Source: Bash & Co | AI Generated Day-to-Dusk Timelapse originating from a still interior image
We can push the boundaries even further. What if we wanted to show a scroll-stopping cinematic sequence zoom in to a property from 10,000 feet? The effect will bring more eyes to the property, but at what cost?
These outputs may look realistic. They may even be technically correct. But they represent moments that were never observed.
This is where intent, disclosure, and consistency start to matter more than the tool itself.
The Benefits: Why AI Is So Attractive
There’s a reason AI adoption is accelerating.
It saves time. It reduces costs. It cuts down on travel, fuel, and long shoots.
For everyone involved, efficiency improves. Higher production value becomes more accessible. Faster turnaround times help listings go live sooner.
This is not an argument against AI. It’s an argument for using it deliberately.
Benefits for Vendors
From a vendor’s perspective, the appeal is obvious.
AI can deliver high-production-value marketing that would previously have been out of reach. It reduces time spent preparing the home for shoots. It shortens how long crews are on site. It allows imperfections to be cleaned up, lawns to look fuller, and skies to appear clear and inviting.
It also speeds up time to market. In many cases, that alone can influence sale outcomes.
For vendors, AI feels like progress.
Benefits and Risks for Real Estate Agents
Agents also benefit.
Stronger visuals, better storytelling, and less time on site all make listings easier to market. But there’s a risk hiding beneath that convenience.
If guidelines are unclear, agents may unknowingly expose themselves to complaints or disputes. If a buyer feels misled, responsibility doesn’t stop with the photographer or editor.
Until clearer standards exist, agents are often operating without knowing where the line actually sits.
The Photographer and Videographer Perspective
For photographers and videographers, AI brings opportunity and pressure.
There’s a steep learning curve, new platforms to pay for, and more complex workflows. But there’s also a growing ethical responsibility.
This raises an important question.
Do we need to be clearer about what has been changed, enhanced, or generated?
One possible solution is disclosure. Another is maintaining a digital log of edits so agents understand exactly what they’re marketing. If that information then flows through to buyers, what does that do to trust?
Transparency protects people. But it also changes perception.
What This Means for Buyers
At the end of all this is the buyer.
Buyers rely on listing media to form expectations before they ever step through the door. Clear rules and consistent disclosure can protect them.
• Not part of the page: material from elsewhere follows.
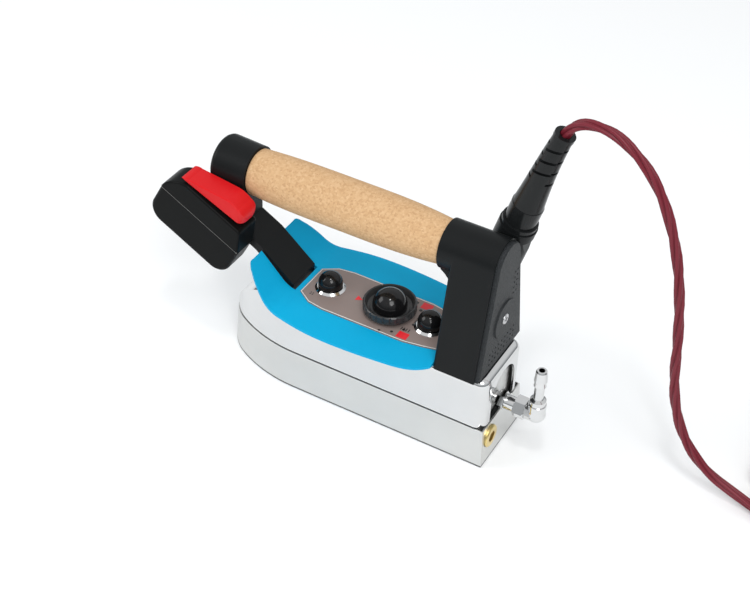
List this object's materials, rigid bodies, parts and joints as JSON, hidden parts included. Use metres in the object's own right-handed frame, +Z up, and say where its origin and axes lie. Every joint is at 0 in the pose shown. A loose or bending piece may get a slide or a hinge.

But over-labelling or inconsistent messaging could also create unnecessary scepticism.
The goal isn’t to alarm buyers. It’s to ensure they’re not misled.
Trust is the currency of real estate. Once it erodes, it’s hard to rebuild.
Where Do We Go From Here?
AI isn’t going away. And pretending it doesn’t exist isn’t an option.
What the industry needs now is clarity. Clear definitions of acceptable use. Clear guidance on disclosure. And shared standards that protect vendors, agents, media professionals, and buyers alike.
This isn’t just a technology conversation. It’s a trust conversation.
And it’s one we need to have now.
FAQ Section
Is AI allowed in real estate marketing?
Yes, but it must not mislead buyers or materially misrepresent the property.
Do agents need to disclose AI-edited images or videos?
There is no universal standard yet, which is why clearer guidelines are needed.
Is AI-generated video the same as traditional editing?
Not always. Some AI outputs depict moments or movement that never occurred.
Will AI reduce trust in real estate listings?
Only if it’s used without transparency or consistent standards.
Should the industry create formal AI guidelines?
Yes. Proactive standards protect everyone involved and preserve long-term trust.